[A block of data]

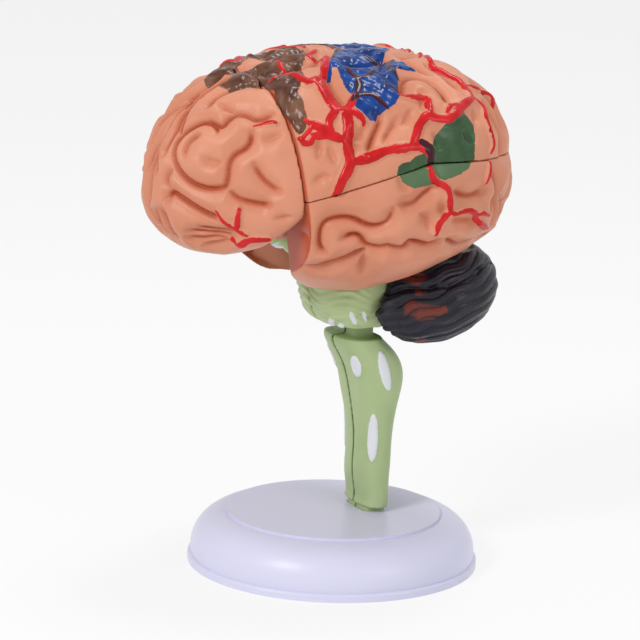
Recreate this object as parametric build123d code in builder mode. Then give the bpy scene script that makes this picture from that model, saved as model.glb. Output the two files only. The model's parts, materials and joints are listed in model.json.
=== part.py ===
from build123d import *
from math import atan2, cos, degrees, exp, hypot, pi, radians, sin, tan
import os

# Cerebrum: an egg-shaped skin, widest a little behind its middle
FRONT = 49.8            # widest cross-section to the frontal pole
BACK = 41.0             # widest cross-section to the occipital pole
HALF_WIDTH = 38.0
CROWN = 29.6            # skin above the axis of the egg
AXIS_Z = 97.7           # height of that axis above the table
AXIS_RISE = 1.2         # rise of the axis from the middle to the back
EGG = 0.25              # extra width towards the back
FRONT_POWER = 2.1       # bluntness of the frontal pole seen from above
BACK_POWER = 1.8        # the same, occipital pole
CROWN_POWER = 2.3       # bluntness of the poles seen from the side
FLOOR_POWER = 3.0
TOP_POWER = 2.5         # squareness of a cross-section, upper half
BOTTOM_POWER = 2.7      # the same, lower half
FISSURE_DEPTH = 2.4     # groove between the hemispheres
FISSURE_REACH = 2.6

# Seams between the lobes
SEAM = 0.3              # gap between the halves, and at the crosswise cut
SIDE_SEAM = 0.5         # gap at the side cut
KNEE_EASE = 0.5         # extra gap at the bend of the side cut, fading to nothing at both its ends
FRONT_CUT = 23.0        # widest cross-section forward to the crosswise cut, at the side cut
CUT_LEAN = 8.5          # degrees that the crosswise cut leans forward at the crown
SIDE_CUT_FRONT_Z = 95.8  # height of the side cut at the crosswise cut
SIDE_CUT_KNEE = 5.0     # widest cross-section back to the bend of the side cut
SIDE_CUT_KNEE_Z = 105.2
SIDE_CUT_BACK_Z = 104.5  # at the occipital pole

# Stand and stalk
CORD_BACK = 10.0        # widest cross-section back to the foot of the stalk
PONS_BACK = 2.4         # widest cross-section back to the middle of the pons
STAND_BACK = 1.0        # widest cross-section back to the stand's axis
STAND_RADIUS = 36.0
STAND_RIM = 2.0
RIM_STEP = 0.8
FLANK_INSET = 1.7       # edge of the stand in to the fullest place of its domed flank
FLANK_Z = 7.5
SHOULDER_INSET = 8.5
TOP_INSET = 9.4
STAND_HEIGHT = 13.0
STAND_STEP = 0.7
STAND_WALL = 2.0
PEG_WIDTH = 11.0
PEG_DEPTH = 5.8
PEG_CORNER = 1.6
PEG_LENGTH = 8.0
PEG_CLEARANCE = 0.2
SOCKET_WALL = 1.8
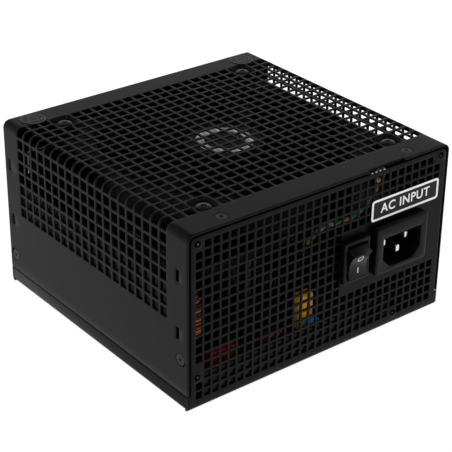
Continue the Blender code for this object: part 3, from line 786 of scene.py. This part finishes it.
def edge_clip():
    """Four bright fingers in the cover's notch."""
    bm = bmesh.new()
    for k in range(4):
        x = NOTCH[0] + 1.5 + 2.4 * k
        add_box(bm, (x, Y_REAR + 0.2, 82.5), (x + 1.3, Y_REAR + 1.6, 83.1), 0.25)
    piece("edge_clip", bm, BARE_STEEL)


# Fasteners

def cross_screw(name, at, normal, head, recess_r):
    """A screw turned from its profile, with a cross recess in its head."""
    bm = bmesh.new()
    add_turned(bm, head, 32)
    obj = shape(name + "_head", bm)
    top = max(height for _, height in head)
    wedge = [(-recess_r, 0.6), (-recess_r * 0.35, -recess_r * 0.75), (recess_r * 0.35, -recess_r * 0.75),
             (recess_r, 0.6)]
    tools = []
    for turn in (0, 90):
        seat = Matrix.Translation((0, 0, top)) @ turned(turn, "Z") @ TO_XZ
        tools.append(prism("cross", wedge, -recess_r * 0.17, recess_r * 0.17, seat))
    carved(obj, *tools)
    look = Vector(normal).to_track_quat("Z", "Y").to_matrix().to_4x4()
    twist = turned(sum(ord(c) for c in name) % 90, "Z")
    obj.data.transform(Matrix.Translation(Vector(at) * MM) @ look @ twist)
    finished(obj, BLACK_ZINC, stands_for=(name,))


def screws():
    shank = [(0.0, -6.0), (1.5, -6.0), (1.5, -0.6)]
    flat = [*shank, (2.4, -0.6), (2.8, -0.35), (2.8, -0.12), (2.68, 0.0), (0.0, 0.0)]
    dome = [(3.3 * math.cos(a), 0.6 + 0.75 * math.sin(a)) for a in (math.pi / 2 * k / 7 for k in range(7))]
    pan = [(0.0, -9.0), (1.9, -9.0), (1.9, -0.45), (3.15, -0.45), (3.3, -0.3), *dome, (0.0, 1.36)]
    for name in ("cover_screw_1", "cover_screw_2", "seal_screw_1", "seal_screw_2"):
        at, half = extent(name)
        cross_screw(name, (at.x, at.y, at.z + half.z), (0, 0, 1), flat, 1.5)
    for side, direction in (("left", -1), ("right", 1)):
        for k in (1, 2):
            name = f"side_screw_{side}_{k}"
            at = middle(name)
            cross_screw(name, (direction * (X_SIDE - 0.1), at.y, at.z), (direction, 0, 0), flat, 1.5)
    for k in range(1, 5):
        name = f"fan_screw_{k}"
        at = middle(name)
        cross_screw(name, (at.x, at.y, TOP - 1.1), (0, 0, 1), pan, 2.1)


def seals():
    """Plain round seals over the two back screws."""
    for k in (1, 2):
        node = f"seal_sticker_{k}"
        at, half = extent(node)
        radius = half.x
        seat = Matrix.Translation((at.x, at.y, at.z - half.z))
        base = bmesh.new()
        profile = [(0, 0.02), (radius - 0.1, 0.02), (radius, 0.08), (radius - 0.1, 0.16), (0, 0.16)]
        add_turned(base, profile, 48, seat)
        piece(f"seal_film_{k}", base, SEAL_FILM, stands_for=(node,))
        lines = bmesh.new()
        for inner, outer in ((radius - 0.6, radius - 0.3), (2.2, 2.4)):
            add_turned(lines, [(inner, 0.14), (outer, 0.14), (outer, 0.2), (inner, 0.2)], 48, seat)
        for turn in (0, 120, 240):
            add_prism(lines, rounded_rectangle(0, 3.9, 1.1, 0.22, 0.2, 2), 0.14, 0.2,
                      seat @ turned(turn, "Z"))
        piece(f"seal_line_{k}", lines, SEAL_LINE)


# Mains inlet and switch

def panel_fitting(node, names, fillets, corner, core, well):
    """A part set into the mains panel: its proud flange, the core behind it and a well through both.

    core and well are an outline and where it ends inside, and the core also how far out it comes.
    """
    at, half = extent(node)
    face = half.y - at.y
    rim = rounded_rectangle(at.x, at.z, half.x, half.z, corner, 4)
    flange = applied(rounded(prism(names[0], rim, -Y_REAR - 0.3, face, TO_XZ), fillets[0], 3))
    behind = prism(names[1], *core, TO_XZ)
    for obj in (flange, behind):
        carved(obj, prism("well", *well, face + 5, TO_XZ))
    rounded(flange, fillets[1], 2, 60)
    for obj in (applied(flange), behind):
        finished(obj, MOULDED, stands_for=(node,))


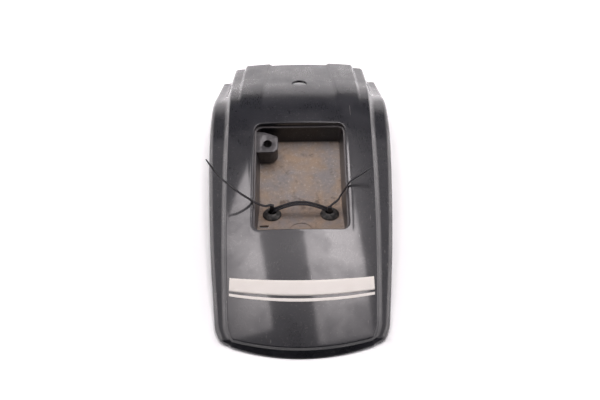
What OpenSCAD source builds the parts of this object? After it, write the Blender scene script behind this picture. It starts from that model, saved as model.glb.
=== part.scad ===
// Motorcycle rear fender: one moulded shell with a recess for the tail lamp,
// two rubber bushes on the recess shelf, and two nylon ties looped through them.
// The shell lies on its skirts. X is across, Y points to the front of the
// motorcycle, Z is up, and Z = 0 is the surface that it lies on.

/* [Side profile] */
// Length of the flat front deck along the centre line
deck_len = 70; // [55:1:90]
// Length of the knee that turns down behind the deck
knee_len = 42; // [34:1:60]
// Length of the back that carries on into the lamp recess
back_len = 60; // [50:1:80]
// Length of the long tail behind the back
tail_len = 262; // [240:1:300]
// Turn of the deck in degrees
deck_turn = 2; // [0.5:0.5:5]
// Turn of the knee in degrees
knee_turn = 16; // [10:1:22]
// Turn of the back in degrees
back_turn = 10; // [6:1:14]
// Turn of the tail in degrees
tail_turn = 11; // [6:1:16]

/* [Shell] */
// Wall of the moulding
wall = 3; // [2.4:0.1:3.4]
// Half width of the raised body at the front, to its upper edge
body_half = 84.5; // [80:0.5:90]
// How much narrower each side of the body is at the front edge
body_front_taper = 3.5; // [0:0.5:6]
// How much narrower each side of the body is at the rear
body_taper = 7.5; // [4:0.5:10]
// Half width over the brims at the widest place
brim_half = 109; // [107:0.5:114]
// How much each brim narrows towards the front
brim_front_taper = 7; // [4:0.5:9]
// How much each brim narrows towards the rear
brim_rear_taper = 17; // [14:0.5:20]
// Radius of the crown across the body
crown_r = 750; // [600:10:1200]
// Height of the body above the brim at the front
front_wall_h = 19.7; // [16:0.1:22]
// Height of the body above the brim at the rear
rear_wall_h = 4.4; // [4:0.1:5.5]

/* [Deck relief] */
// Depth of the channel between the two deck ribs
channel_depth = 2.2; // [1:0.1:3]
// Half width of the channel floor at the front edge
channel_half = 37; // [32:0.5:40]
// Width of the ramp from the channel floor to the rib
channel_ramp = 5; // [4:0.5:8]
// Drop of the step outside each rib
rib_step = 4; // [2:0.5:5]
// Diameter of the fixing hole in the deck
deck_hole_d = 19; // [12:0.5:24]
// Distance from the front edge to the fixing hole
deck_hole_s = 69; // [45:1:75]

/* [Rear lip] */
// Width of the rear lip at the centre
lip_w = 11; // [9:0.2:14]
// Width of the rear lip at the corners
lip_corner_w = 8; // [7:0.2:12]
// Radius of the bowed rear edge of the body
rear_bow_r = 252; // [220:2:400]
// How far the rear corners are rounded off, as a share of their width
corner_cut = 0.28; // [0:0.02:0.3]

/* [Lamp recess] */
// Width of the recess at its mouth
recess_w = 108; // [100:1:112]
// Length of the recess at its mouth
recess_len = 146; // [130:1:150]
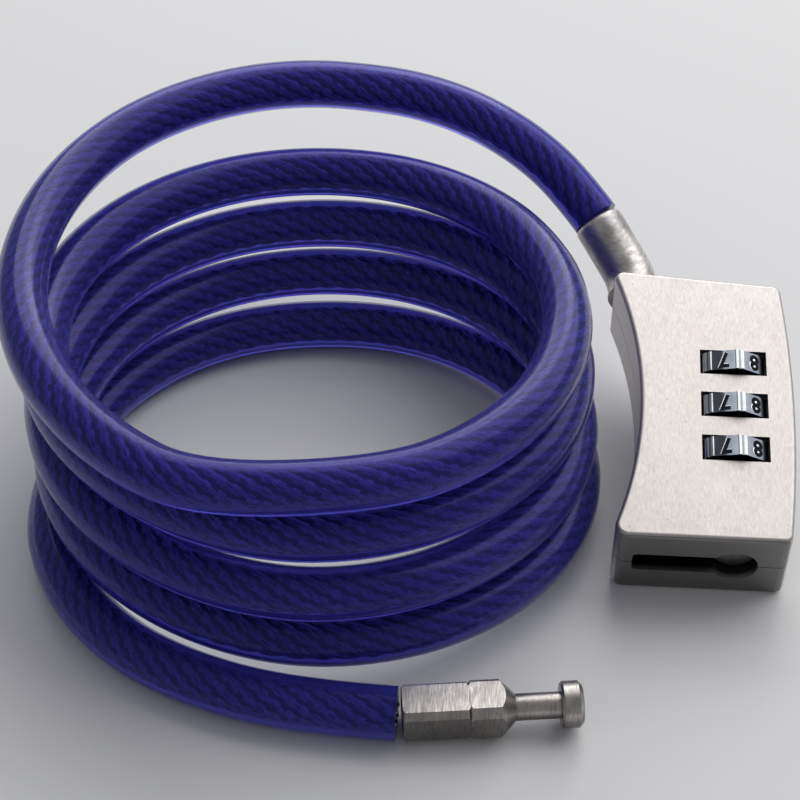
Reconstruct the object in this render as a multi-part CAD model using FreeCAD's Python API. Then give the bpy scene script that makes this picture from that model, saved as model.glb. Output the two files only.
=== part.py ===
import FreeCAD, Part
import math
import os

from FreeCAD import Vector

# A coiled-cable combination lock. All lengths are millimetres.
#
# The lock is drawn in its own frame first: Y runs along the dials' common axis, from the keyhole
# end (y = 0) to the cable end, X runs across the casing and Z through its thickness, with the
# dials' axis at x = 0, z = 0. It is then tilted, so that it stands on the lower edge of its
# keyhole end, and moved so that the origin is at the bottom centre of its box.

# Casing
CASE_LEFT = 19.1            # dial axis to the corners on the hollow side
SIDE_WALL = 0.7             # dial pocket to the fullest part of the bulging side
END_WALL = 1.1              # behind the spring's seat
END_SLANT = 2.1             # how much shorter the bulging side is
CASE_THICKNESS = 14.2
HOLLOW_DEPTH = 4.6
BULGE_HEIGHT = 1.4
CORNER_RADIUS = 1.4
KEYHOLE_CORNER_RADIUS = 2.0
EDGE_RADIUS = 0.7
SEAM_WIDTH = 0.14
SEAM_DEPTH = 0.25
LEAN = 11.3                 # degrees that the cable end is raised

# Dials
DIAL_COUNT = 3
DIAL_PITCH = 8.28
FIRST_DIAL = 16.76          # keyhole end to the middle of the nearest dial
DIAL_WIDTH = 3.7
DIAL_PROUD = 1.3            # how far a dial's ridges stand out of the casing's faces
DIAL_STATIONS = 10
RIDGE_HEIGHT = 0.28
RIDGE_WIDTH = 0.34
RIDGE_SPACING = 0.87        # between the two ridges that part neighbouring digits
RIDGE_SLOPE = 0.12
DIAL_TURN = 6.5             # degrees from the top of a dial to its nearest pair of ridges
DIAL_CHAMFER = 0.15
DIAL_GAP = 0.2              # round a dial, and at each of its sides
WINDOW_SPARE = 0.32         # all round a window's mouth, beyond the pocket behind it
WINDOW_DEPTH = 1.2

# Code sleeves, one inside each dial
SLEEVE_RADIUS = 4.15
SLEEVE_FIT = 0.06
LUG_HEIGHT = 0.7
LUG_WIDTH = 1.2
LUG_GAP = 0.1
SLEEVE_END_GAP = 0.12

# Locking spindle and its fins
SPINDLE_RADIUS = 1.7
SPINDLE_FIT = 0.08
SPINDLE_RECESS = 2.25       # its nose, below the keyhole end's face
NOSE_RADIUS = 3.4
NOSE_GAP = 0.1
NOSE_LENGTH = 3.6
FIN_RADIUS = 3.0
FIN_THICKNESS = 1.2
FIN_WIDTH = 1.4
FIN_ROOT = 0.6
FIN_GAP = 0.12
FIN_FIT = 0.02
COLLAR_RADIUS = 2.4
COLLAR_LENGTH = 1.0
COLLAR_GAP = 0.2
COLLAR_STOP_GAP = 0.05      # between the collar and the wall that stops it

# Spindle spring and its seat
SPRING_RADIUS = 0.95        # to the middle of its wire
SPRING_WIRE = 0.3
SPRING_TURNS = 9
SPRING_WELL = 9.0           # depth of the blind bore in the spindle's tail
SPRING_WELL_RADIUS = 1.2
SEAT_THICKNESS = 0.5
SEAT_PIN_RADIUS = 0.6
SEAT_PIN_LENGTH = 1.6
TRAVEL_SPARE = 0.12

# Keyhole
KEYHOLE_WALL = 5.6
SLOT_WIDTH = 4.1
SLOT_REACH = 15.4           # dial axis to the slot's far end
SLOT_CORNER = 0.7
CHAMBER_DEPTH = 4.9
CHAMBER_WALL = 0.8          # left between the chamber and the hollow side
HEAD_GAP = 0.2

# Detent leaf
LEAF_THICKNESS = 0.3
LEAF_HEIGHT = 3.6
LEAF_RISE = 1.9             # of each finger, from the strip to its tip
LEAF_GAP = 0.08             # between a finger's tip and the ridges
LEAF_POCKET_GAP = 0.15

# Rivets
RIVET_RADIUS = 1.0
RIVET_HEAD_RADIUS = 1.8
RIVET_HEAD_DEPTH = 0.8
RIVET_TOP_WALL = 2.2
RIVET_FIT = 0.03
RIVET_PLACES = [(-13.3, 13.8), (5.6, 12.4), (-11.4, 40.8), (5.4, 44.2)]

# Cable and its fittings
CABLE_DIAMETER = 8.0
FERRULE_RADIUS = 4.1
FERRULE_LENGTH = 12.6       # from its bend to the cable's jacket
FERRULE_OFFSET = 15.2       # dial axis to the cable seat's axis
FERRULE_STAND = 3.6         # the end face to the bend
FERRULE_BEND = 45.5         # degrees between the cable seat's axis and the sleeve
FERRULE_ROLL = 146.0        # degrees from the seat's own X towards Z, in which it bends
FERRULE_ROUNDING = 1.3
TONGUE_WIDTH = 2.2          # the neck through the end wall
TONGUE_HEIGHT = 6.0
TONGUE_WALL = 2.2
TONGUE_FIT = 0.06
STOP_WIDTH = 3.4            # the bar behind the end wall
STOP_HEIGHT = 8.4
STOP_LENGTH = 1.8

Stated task
Quote the listing above, but only from the line that shows "Reconstruct the object" through the line that shows "# keyhole end, and".

The response
Reconstruct the object in this render as a multi-part CAD model using FreeCAD's Python API. Then give the bpy scene script that makes this picture from that model, saved as model.glb. Output the two files only.
=== part.py ===
import FreeCAD, Part
import math
import os

from FreeCAD import Vector

# A coiled-cable combination lock. All lengths are millimetres.
#
# The lock is drawn in its own frame first: Y runs along the dials' common axis, from the keyhole
# end (y = 0) to the cable end, X runs across the casing and Z through its thickness, with the
# dials' axis at x = 0, z = 0. It is then tilted, so that it stands on the lower edge of its
# keyhole end, and moved so that the origin is at the bottom centre of its box.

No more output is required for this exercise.